From the very first moment one encounters this painting, one is seduced by the stunning mint green hue that bursts from the surface. It seeps into the sitter’s hair, displaying pyrotechnics of color and screen. Punctuating these bold passages are the shocking turquoise of her eye-shadow as well as the famous blue tones of her eyes. This strong chromatic field sets the stage upon which the star herself is realized. Warhol’s silkscreen technique, still a relatively new phenomenon to him in 1963, is beautifully executed here. There is a wonderful balance between the crisp record of the overall form, together with softer, more subtle areas of screen that shape the shadows around her nose, cheek and neck. One finds in this series of Colored Liz paintings a more confident Warhol with the silkscreen. The early experiments had been made, and now he wished to explore the various nuances this new technique presented to him.

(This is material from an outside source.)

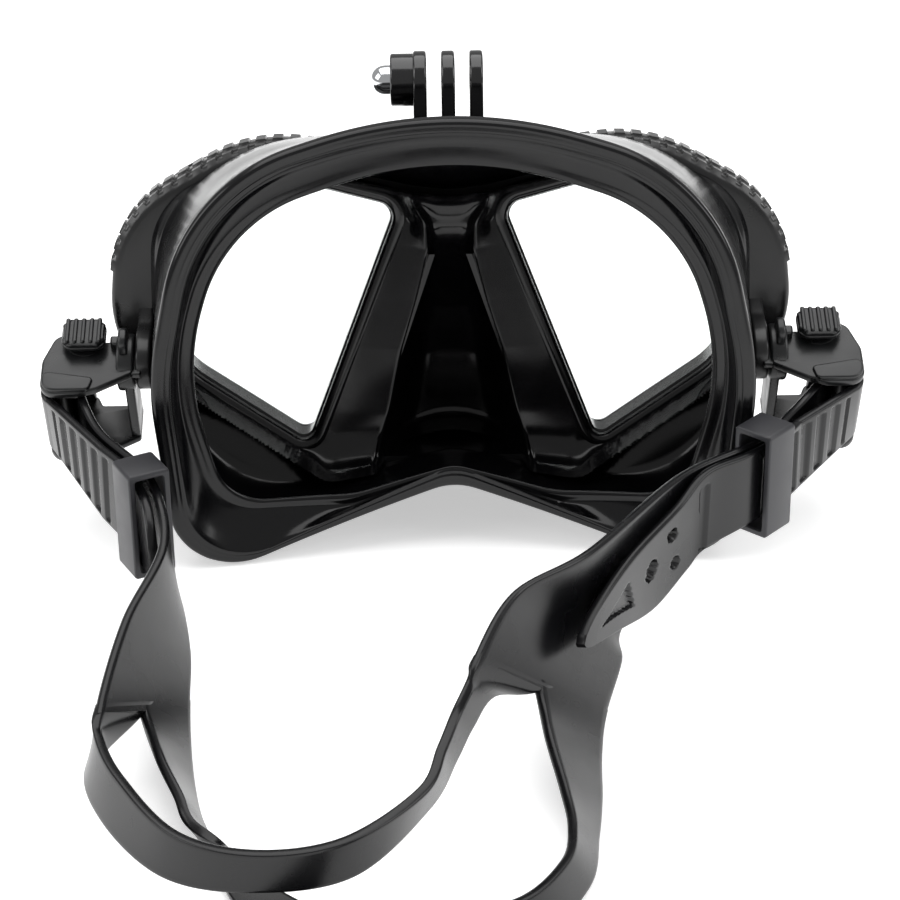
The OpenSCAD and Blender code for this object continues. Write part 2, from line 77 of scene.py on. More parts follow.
def outline(corners, d=0.0, n=10):
    """A polygon [x, y, radius] moved inward by d, each corner replaced by the arc tangent to its two sides."""
    p = np.asarray(corners, float)
    b = p[:, :2]
    e, f = b - np.roll(b, 1, 0), np.roll(b, -1, 0) - b
    e, f = (t / np.linalg.norm(t, axis=1)[:, None] for t in (e, f))
    m, k = np.stack([-e[:, 1], e[:, 0]], 1), np.stack([-f[:, 1], f[:, 0]], 1)
    s = np.sign(e[:, 0] * f[:, 1] - e[:, 1] * f[:, 0])
    q = b + d * (m + k) / (1 + (m * k).sum(1))[:, None]
    r = np.maximum(0.06, p[:, 2] - s * d)
    th = np.arccos(np.clip((e * f).sum(1), -1, 1))
    start = q - e * (r * np.tan(th / 2))[:, None]
    mid = start + (s * r)[:, None] * m
    g = np.arctan2(start[:, 1] - mid[:, 1], start[:, 0] - mid[:, 0])[:, None] + (s * th)[:, None] * np.linspace(0, 1, n)
    return (mid[:, None] + r[:, None, None] * np.stack([np.cos(g), np.sin(g)], -1)).reshape(-1, 2)


def mirrored(corners):
    """The same corners on the other side, in the opposite order, so that the outline still turns one way."""
    return [[-x, y, r] for x, y, r in reversed(corners)]


def even(points, n):
    """n points at equal distances along a closed outline, starting at its first."""
    loop = np.vstack([points, points[:1]])
    run = np.concatenate([[0], np.cumsum(np.linalg.norm(np.diff(loop, axis=0), axis=1))])
    return at_length(loop, run, run[-1] * np.arange(n) / n)


def at_length(points, run, s):
    """Points at the lengths s along a line whose corners lie at the lengths run."""
    return np.stack([np.interp(s, run, points[:, k]) for k in range(points.shape[1])], 1)


def quads(rows, cols, around=True, over=False):
    """Faces between neighbours of a grid of points; around joins the last column to the first, over the last row."""
    i = np.arange(rows if over else rows - 1)[:, None]
    j = np.arange(cols if around else cols - 1)[None, :]
    k, m = (i + 1) % rows, (j + 1) % cols
    return np.stack([i * cols + j, i * cols + m, k * cols + m, k * cols + j], -1).reshape(-1, 4)


def ring(rings):
    """A closed ring: rows of points, the last row joined to the first."""
    r, n = rings.shape[:2]
    return rings.reshape(-1, 3), [quads(r, n, True, True)]


def capped(*stacks):
    """A closed body: the first stack of rings is its outside, further stacks are holes through it, both ends flat."""
    faces, ends, base = [], [[], []], 0
    for s in stacks:
        r, n = s.shape[:2]
        faces.append(quads(r, n) + base)
        ends[0].append(base + np.arange(n))
        ends[1].append(base + (r - 1) * n + np.arange(n))
        base += r * n
    verts = np.vstack([s.reshape(-1, 3) for s in stacks])
    for loops in ends:
        flat = tessellate_polygon([[Vector(p) for p in verts[loop]] for loop in loops])
        faces.append(np.concatenate(loops)[np.array(flat)])
    return verts, faces


def rings_at(corners, profile, n=10):
    """Rings of an outline: for each (d, z) of the profile the outline moved inward by d, at height z."""
    return np.stack([np.column_stack([outline(corners, d, n), np.full(len(corners) * n, z)]) for d, z in profile])


def soft_edge(z0, z1, r, sign=1, steps=3):
    """Profile of a side from z0 to z1 whose two edges are quarter circles of radius r."""
    a = np.linspace(0, math.pi / 2, steps + 1)
    low = np.stack([sign * r * (1 - np.sin(a)), z0 + r * (1 - np.cos(a))], 1)
    return np.vstack([low, np.stack([low[::-1, 0], z0 + z1 - low[::-1, 1]], 1)])


def block(corners, z0, z1, edge, holes=(), n=6):
    """A plate between z0 and z1 with rounded edges, and rounded holes through it."""
    return capped(rings_at(corners, soft_edge(z0, z1, edge), n),
                  *[rings_at(h, soft_edge(z0, z1, edge * 0.6, -1), 12) for h in holes])


def circle(x, y, r):
    """Corners of a square whose rounding is the circle of radius r."""
    q = r * 0.9999
    return [[x - r, y - r, q], [x + r, y - r, q], [x + r, y + r, q], [x - r, y + r, q]]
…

Liz #3 powerfully sums up the extraordinary contribution Warhol made to the lexis and praxis of art. An image of a film star, purloined from a publicity photograph, becomes iconic not just of the vagaries of life and death, but also of the questions of beauty, and how society embraces and nurtures such a dynamic. The aesthetic and the conceptual are thus inextricably linked, revealing Warhol’s focus on searching questions of how and why celebrity matters. Moreover, underpinning the visual and intellectual rewards we garner from Liz #3, the extraordinary technical achievement Warhol made, here perfected in the silkscreen technique, creates an astonishing work that truly broadcasts the essence of an icon.